REQUIREMENTS:
Write the material out again in full, exactly.
--------
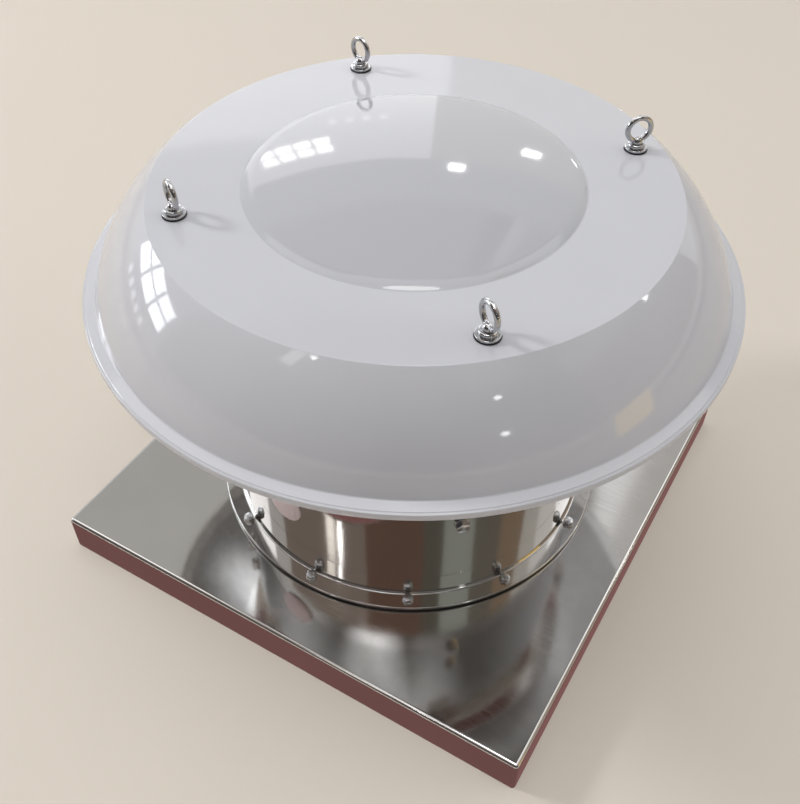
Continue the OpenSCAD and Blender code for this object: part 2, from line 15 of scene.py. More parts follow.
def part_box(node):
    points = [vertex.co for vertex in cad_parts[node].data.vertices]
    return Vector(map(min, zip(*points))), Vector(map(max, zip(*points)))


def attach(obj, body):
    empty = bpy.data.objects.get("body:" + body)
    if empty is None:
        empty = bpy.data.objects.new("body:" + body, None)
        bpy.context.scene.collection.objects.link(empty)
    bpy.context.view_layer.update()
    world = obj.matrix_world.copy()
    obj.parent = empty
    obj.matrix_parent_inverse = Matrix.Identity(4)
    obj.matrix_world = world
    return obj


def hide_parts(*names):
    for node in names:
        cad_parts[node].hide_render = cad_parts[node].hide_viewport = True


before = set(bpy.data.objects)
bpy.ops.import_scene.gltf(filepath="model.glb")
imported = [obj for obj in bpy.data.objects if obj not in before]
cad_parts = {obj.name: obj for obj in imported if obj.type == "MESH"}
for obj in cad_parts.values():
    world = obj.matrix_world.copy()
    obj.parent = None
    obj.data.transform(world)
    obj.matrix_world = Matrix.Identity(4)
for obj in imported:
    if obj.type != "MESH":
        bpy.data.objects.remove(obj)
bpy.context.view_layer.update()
--------
RIGHT ANSWER:
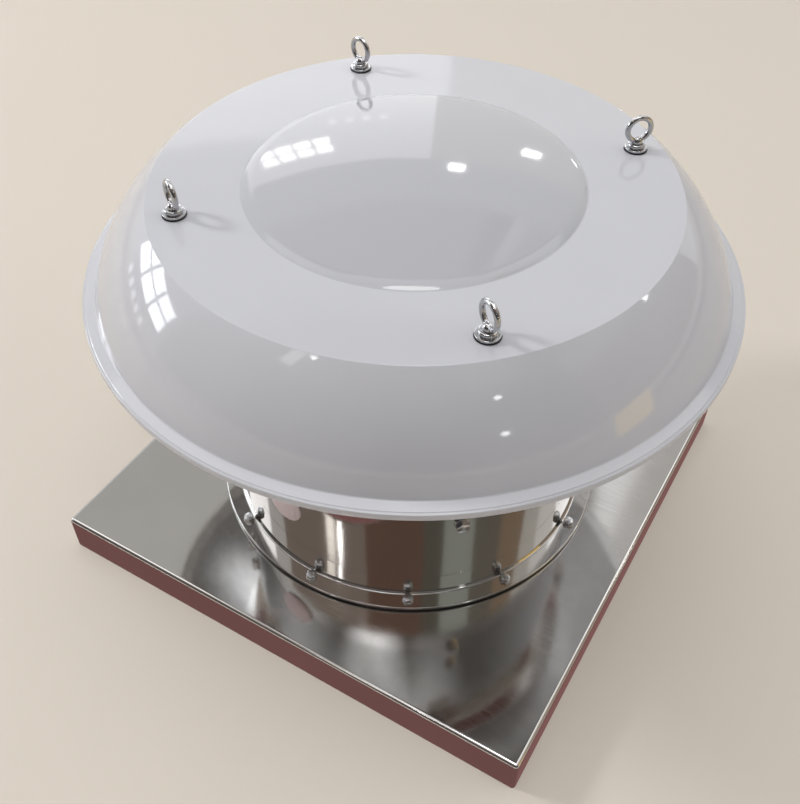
Continue the OpenSCAD and Blender code for this object: part 2, from line 15 of scene.py. More parts follow.
def part_box(node):
    points = [vertex.co for vertex in cad_parts[node].data.vertices]
    return Vector(map(min, zip(*points))), Vector(map(max, zip(*points)))


def attach(obj, body):
    empty = bpy.data.objects.get("body:" + body)
    if empty is None:
        empty = bpy.data.objects.new("body:" + body, None)
        bpy.context.scene.collection.objects.link(empty)
    bpy.context.view_layer.update()
    world = obj.matrix_world.copy()
    obj.parent = empty
    obj.matrix_parent_inverse = Matrix.Identity(4)
    obj.matrix_world = world
    return obj


def hide_parts(*names):
    for node in names:
        cad_parts[node].hide_render = cad_parts[node].hide_viewport = True


before = set(bpy.data.objects)
bpy.ops.import_scene.gltf(filepath="model.glb")
imported = [obj for obj in bpy.data.objects if obj not in before]
cad_parts = {obj.name: obj for obj in imported if obj.type == "MESH"}
for obj in cad_parts.values():
    world = obj.matrix_world.copy()
    obj.parent = None
    obj.data.transform(world)
    obj.matrix_world = Matrix.Identity(4)
for obj in imported:
    if obj.type != "MESH":
        bpy.data.objects.remove(obj)
bpy.context.view_layer.update()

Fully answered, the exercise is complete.